After a lengthy stint on the highway, we headed for the coast and eventually parallel to the beach. We pulled up to Nong Mai Sairi Resort and stretched our legs in the pleasant, if not actually cool, breeze. We drew keys and I got cabin #1, which features an oceanfront window. Outstanding luck. After sorting out a few things I headed over to cabin #7 where some cheap local whiskey was being poured. With the help of an English-Thai-English dictionary, we made a bit of conversation with our drivers. I certainly should have learned a bit more Thai by now (hanging head in shame), but we are where we are.

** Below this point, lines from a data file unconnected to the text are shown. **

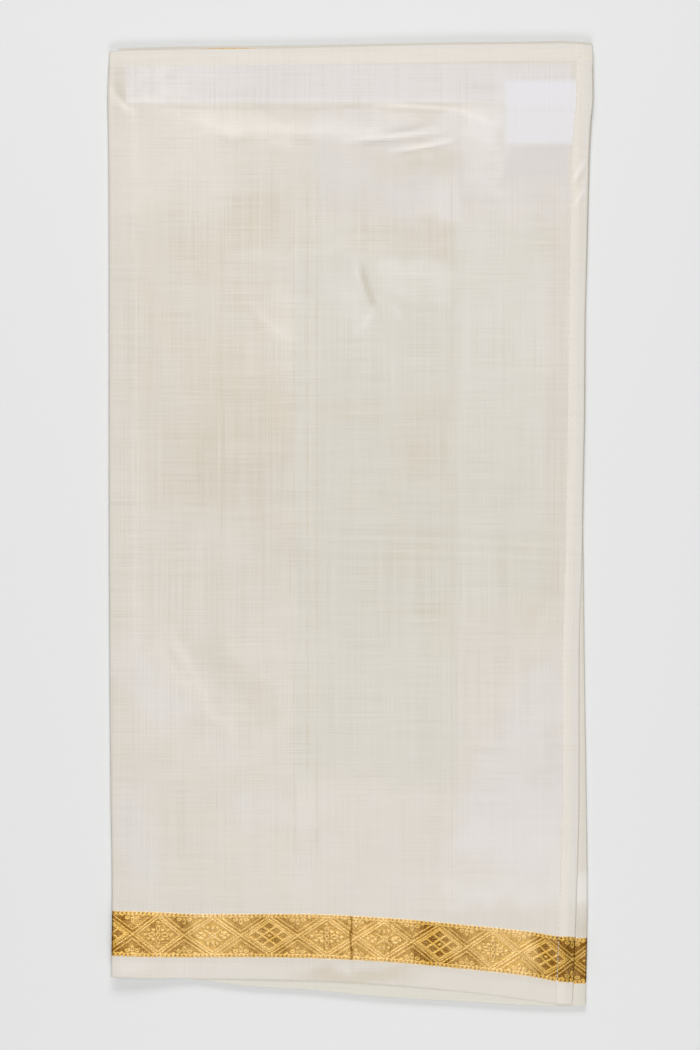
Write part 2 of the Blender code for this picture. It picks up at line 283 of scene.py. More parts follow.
# The edges and seams that cross the cloth, from the left fold to the free end
EDGES = [
    Edge(-160.0, -297.0, -283.6, -253.8, 300.8, 310.6, -296.0),
    Edge(-152.0, -297.6, -284.1, -254.1, 300.8, 311.4, -296.3),
    Edge(-132.0, -298.8, -285.1, -254.8, 300.9, 311.9, -297.0),
    Edge(-99.0, -299.3, -285.8, -256.4, 301.0, 312.5, -300.2),
    Edge(-66.0, -299.7, -285.6, -256.3, 301.5, 312.8, -304.4),
    Edge(-33.0, -300.3, -286.0, -256.3, 302.1, 313.2, -306.2),
    Edge(20.0, -302.9, -288.4, -258.6, 302.8, 314.6, -311.2),
    Edge(72.0, -307.6, -293.0, -263.1, 304.2, 315.5, -314.3),
    Edge(119.0, -313.5, -298.3, -268.0, 304.5, 316.0, -317.0),
    Edge(139.0, -316.1, -301.8, -271.0, 304.3, 316.4, -317.5),
    Edge(160.0, -316.8, -302.6, -271.5, 304.3, 315.3, -317.3),
]

# Creases: from, to, sideways bend, height, reach on the side above and below, and the painted
# highlight along them, or painted shade where it is a minus. Each keeps a share of its height at
# its two ends, and rises to it over a share of its length.
CREASE_END, CREASE_TAPER = 0.35, 0.3
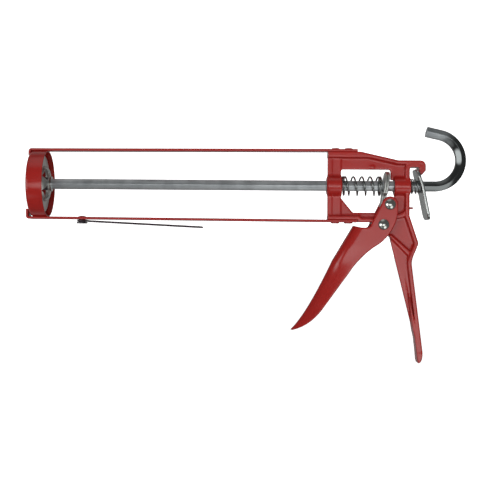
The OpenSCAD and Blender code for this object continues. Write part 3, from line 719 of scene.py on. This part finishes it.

The resort restaurant is popular with locals and travelers as well as resort guests, so they must be doing something right. We started with a bracing salad of perfectly chewy (but not rubbery) squid with garlic and herbs in a hot and sour dressing. The sweetness of a plate of fresh crab meat was tempered by the heat of roughly cracked pepper. Tamarind prawns featured a nicely balanced version of the classic syrupy sweet, sour and hot sauce. Our fried fish was topped with an unfamiliar herb salad featuring Chinese celery, shallots, green peppercorns, tiny pear-shaped tomatoes, and toasted cashews. Our mildest dishes were fried shrimp cakes (similar to fish cakes, but fluffier and not at all rubbery) and pak liang, a leafy green, stir-fried with egg. For dessert we dipped into our stash of confections from Hua Hin, enjoying a coconut-taro custard and a rich coconut cream with coconut “sport,” a translucent, gelatinous type of coconut meat that occurs in a certain percentage of coconut. Any kind of coconut, traditional or exotic, helps the palate recover from a spicy meal.

After dinner, I requested someone figure out why my air conditioning was not working, as the air inside cabin #1 was still much warmer than outside. Unfortunately, it could not be fixed so I moved to cabin #4, a huge room with two double beds but its own quirks, such as a toilet that burbled and sighed every couple of minutes. As usual, I promptly passed out. With a leisurely morning ahead, I hardly worried about setting my alarm. But I did, just in case.